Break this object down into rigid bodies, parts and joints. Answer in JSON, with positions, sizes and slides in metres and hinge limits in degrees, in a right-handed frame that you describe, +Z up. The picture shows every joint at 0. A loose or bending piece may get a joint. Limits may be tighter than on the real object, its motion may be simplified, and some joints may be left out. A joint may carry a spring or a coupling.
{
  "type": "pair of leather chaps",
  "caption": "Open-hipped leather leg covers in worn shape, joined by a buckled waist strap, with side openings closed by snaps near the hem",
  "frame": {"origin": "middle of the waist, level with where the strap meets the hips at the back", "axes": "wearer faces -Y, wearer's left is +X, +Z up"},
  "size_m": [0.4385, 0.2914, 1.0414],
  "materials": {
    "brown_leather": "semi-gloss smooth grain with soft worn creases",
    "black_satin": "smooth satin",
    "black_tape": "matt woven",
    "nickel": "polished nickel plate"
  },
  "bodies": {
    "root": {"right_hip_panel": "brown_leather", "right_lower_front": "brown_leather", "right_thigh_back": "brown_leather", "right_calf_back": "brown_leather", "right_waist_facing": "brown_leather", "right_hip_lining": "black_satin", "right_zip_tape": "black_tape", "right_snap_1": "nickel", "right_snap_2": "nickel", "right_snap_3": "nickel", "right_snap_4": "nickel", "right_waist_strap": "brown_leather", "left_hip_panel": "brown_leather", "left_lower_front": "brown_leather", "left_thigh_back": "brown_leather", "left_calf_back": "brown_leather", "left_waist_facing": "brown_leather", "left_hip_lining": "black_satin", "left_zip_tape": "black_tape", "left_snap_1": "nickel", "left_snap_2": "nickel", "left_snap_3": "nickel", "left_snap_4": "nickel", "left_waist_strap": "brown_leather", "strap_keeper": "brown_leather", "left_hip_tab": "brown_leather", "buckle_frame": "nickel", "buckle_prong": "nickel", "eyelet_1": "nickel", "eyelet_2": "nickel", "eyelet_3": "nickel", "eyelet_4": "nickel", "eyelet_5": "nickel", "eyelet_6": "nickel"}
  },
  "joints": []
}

* * *

WHAT THE EXERCISE ASKS: Using the listing above, retype each line exactly.

WRITTEN ANSWER:
Break this object down into rigid bodies, parts and joints. Answer in JSON, with positions, sizes and slides in metres and hinge limits in degrees, in a right-handed frame that you describe, +Z up. The picture shows every joint at 0. A loose or bending piece may get a joint. Limits may be tighter than on the real object, its motion may be simplified, and some joints may be left out. A joint may carry a spring or a coupling.
{
  "type": "pair of leather chaps",
  "caption": "Open-hipped leather leg covers in worn shape, joined by a buckled waist strap, with side openings closed by snaps near the hem",
  "frame": {"origin": "middle of the waist, level with where the strap meets the hips at the back", "axes": "wearer faces -Y, wearer's left is +X, +Z up"},
  "size_m": [0.4385, 0.2914, 1.0414],
  "materials": {
    "brown_leather": "semi-gloss smooth grain with soft worn creases",
    "black_satin": "smooth satin",
    "black_tape": "matt woven",
    "nickel": "polished nickel plate"
  },
  "bodies": {
    "root": {"right_hip_panel": "brown_leather", "right_lower_front": "brown_leather", "right_thigh_back": "brown_leather", "right_calf_back": "brown_leather", "right_waist_facing": "brown_leather", "right_hip_lining": "black_satin", "right_zip_tape": "black_tape", "right_snap_1": "nickel", "right_snap_2": "nickel", "right_snap_3": "nickel", "right_snap_4": "nickel", "right_waist_strap": "brown_leather", "left_hip_panel": "brown_leather", "left_lower_front": "brown_leather", "left_thigh_back": "brown_leather", "left_calf_back": "brown_leather", "left_waist_facing": "brown_leather", "left_hip_lining": "black_satin", "left_zip_tape": "black_tape", "left_snap_1": "nickel", "left_snap_2": "nickel", "left_snap_3": "nickel", "left_snap_4": "nickel", "left_waist_strap": "brown_leather", "strap_keeper": "brown_leather", "left_hip_tab": "brown_leather", "buckle_frame": "nickel", "buckle_prong": "nickel", "eyelet_1": "nickel", "eyelet_2": "nickel", "eyelet_3": "nickel", "eyelet_4": "nickel", "eyelet_5": "nickel", "eyelet_6": "nickel"}
  },
  "joints": []
}